Como os adelanté ayer en la visita de Rosa María Mateos a La Buhardilla de Tierra Trivium el relato de hoy se titula El Candidato y desde la Revista Tierra Trivium no nos responsabilizamos de los posibles ataques de risa tras leer el relato, que a muy seguro no os dejará indiferentes como todos los de Rosa María. Y sin alargar más la espera os dejo con nuestro protagonista de hoy.

El Candidato

El Niño del Farolas aprobó la secundaria por los pelos. En el colegio privado consideraron que hacer repetir al hijo del alcalde hubiera sido una desconsideración. En la universidad ya no tuvo tanta suerte; no porque el profesorado no estuviera dispuesto a pasarle la mano, sino porque el muchacho no se presentó a ninguna convocatoria. Le gustaba más la juerga que a un tonto un lápiz y andaba todo el día con la moto haciendo derrapes y caballitos. Su progenitor tampoco es que fuera una lumbrera, pero al menos dejó una estela de seis mil farolas con forma de platillo volante.

Cuando el joven cumplió los 24 años, el padre le afilió al partido y le dio un gran consejo: que se te vea mucho. Su primer puesto fue de asesor en agricultura ecológica y labores del campo, sin haber pisado un sembrado en su vida. En una visita oficial a la Costa Tropical se tragó el hueso de un mango biológico y acabó en el hospital con una disfagia que estuvo a punto de costarle la vida. De esta aventura pasó a la Dirección General de Soberanía Alimentaria, y fue allí donde se pilló una salmonelosis tras hartarse de langostinos en un control rutinario. Su fama de payaso trascendió por las altas esferas, lo que le valió un rápido ascenso: Director General de Transición Ecológica Verde Limón.

A los 35 años entró en su despacho de director general con un traje azul de Armani, al que no quiso quitarle las etiquetas.

—Aparentar tiene más letras que ser—le recordó su padre.

Su figura pronto saltó al estrellato.
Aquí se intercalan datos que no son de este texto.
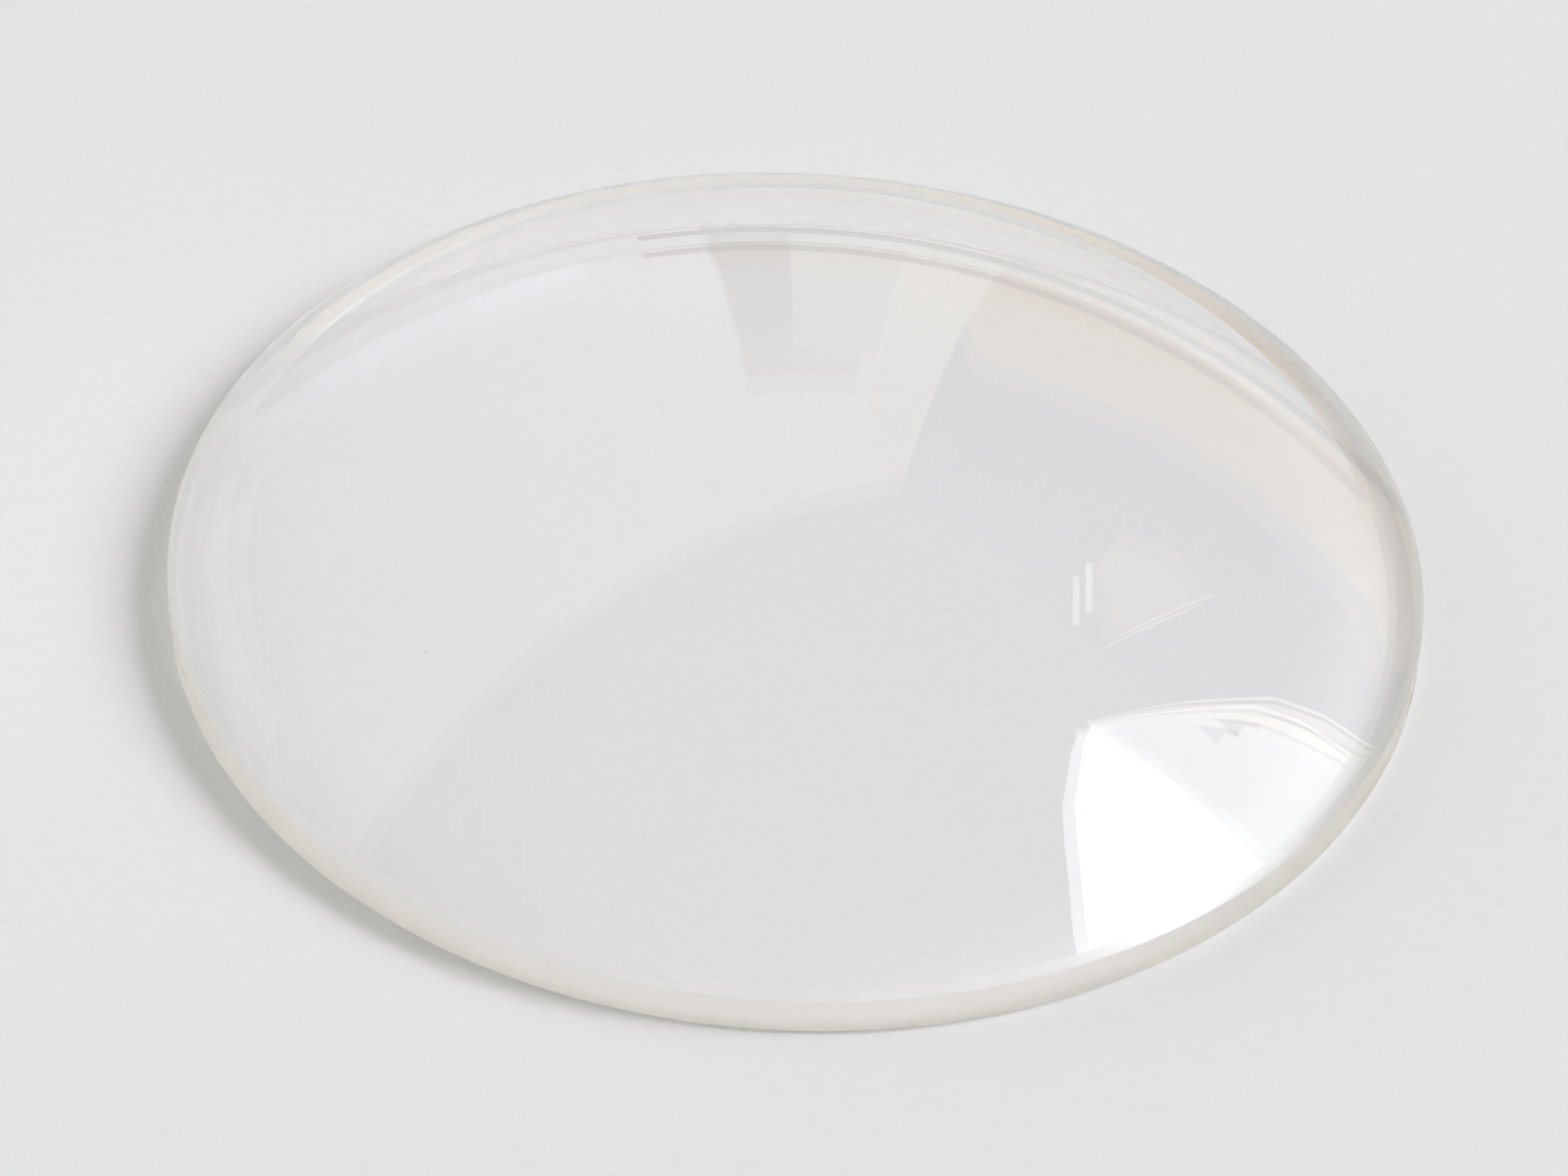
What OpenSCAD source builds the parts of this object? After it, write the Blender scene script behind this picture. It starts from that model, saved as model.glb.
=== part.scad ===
// Watch glass: one round, shallow dome of clear glass, standing on its rim with the convex
// face up. Both curved faces are polished. The edge is cut to a true circle and ground, with
// a narrow ground bevel above it and another below it.
// The origin is the centre of the circle that the rim stands on, and +Z is the dome's axis.

/* [Outline] */
// Diameter over the ground edge
rim_d = 50; // [48:1:60]
// Height of the foot of the top bevel above the base
edge_h = 1.7; // [1.5:0.05:1.9]

/* [Dome] */
// Radius of curvature of the convex face
convex_r = 45; // [43:0.5:48]
// Thickness of the glass at the centre
centre_t = 2; // [1.9:0.05:2.3]
// Height of the concave face's centre of curvature above the convex face's
centre_lift = 0.4; // [0.2:0.05:0.5]

/* [Ground bevels] */
// Width and height of the bevel between the edge and the convex face
top_bevel = 0.3; // [0.1:0.05:0.4]
// Width and height of the bevel between the edge and the base
foot_bevel = 0.2; // [0.1:0.05:0.25]

/* [Hidden] */
$fn = 360;

glass_colour = [0.86, 0.9, 0.9, 0.4];

rim_r = rim_d / 2;
// The convex face starts on this circle, at the top of the bevel.
face_r = rim_r - top_bevel;
face_z = edge_h + top_bevel;
convex_z = face_z - sqrt(convex_r * convex_r - face_r * face_r);
apex_z = convex_z + convex_r;
concave_z = convex_z + centre_lift;
concave_r = convex_r - centre_t - centre_lift;
// The blank's cone carries the slope of the top bevel up to this height over the edge,
// which clears the apex of the dome.
cone_h = apex_z;

// The turned outline of the rim: foot bevel, edge and top bevel, open above for the dome.
module rim_blank() {
    rotate_extrude()
        polygon([
            [0, 0],
            [rim_r - foot_bevel, 0],
            [rim_r, foot_bevel],
            [rim_r, edge_h],
            [rim_r - cone_h, edge_h + cone_h],
            [0, edge_h + cone_h]
        ]);
}

// The glass lies inside the convex sphere and outside the concave one.
module watch_glass() {
    color(glass_colour)
        difference() {
            intersection() {
                rim_blank();
                translate([0, 0, convex_z])
                    sphere(r = convex_r);
            }
            translate([0, 0, concave_z])
                sphere(r = concave_r);
        }
}

watch_glass();
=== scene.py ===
"""Looks of the watch glass: clear polished glass with a ground edge, on white paper in daylight.

Metres, in the CAD frame: Z is the dome's axis, the base is at zero and the camera is towards -Y.
"""

import math

import bmesh
import bpy
from mathutils import Matrix, Vector


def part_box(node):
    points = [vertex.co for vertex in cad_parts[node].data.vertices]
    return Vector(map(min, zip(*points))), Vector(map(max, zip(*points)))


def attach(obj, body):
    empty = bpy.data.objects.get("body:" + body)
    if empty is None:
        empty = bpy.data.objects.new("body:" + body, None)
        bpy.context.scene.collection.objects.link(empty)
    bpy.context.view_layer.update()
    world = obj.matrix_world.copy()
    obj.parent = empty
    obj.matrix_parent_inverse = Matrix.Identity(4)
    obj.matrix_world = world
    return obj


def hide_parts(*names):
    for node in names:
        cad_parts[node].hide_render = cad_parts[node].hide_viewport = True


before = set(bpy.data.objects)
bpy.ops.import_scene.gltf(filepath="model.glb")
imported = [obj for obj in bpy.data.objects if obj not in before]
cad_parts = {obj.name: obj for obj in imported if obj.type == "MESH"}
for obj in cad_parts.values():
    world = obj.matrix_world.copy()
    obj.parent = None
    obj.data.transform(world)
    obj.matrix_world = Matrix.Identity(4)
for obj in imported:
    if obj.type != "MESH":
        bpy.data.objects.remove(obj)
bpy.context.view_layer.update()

MM = 0.001
NODE_LOW, NODE_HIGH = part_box("watch_glass")

# The glass. Its width and height are the CAD node's, and the rest repeats the CAD's own sizes.
RIM_R = (NODE_HIGH.x - NODE_LOW.x) / 2
APEX_Z = NODE_HIGH.z
EDGE_H = 1.7 * MM
TOP_BEVEL = 0.3 * MM
FOOT_BEVEL = 0.2 * MM
CENTRE_T = 2.0 * MM
CENTRE_LIFT = 0.4 * MM
CORNER_R = 0.04 * MM

FACE_R = RIM_R - TOP_BEVEL
FACE_Z = EDGE_H + TOP_BEVEL
DOME_RISE = APEX_Z - FACE_Z
CONVEX_R = (FACE_R**2 + DOME_RISE**2) / (2 * DOME_RISE)
CONCAVE_R = CONVEX_R - CENTRE_T - CENTRE_LIFT
CONCAVE_Z = APEX_Z - CONVEX_R + CENTRE_LIFT
FOOT_R = math.sqrt(CONCAVE_R**2 - CONCAVE_Z**2)

TURN_STEPS = 400
FACE_STEPS = 96
CORNER_STEPS = 3
ON_AXIS = 1e-9

GLASS_IOR = 1.52
CLEAR = (1.0, 0.9975, 0.9965, 1.0)
BEVEL_TINT = (0.985, 0.975, 0.955, 1.0)
EDGE_TINT = (0.935, 0.885, 0.825, 1.0)
BASE_TINT = (0.985, 1.0, 0.995, 1.0)

# A texture's size is its number of cells to the metre. Its FADE pair is the part of the noise's
# 0 to 1 over which it goes from nothing to its full strength.
SMEAR_CELLS = (90, 260, 90)
SMEAR_FADE = (0.5, 0.75)
SMEAR_ROUGHNESS = 0.02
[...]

Se lo rifaban en los programas de opinión, debates y tertulias. Las redes sociales ardían comentando cada uno de sus disparates.

—Lo importante es que hablen de uno, aunque sea mal —le insistía su padre.

Muy pronto, el mito de Narciso se le había quedado a la altura del betún. En el partido estaban más que felices de ofrecer un bufón a los periodistas, porque Antoñito era el cebo ideal para atraer la atención y desviarla de donde no conviene. Tanta profesionalidad tuvo finalmente su recompensa: candidato al Congreso de los Diputados por su provincia.

En plena campaña electoral, Antoñito tuvo el capricho de comprarse unos gemelos de oro con sus iniciales, como había visto que llevaban muchas de «sus señorías». Caminó trescientos metros por la calle como si fuera un sheriff del Lejano Oeste, consciente de la admiración que despertaba en sus conciudadanos.

El puto amo.

Al entrar en la joyería hizo ademán de echarse la mano al bolsillo trasero para soltar una de sus típicas bromas:

—¡Arriba las manos! Esto es un atraco —dijo el bobalicón.

La señora visualizó en un milisegundo la tranca metálica de la puerta y se la clavó en el cráneo a la velocidad de una gacela. El hierro le salió por el ojo derecho como la mano del Capitán Garfio. Cayó hacia atrás sin doblar las piernas, con la misma sonrisa de idiota que había traído.

El homicidio ocupó durante algunos días los noticiarios, pero al cabo de unas semanas todo el mundo se había olvidado del gran estadista que, si la mala suerte no se hubiera cruzado en su camino, podría haber llegado a la mismísima presidencia del gobierno.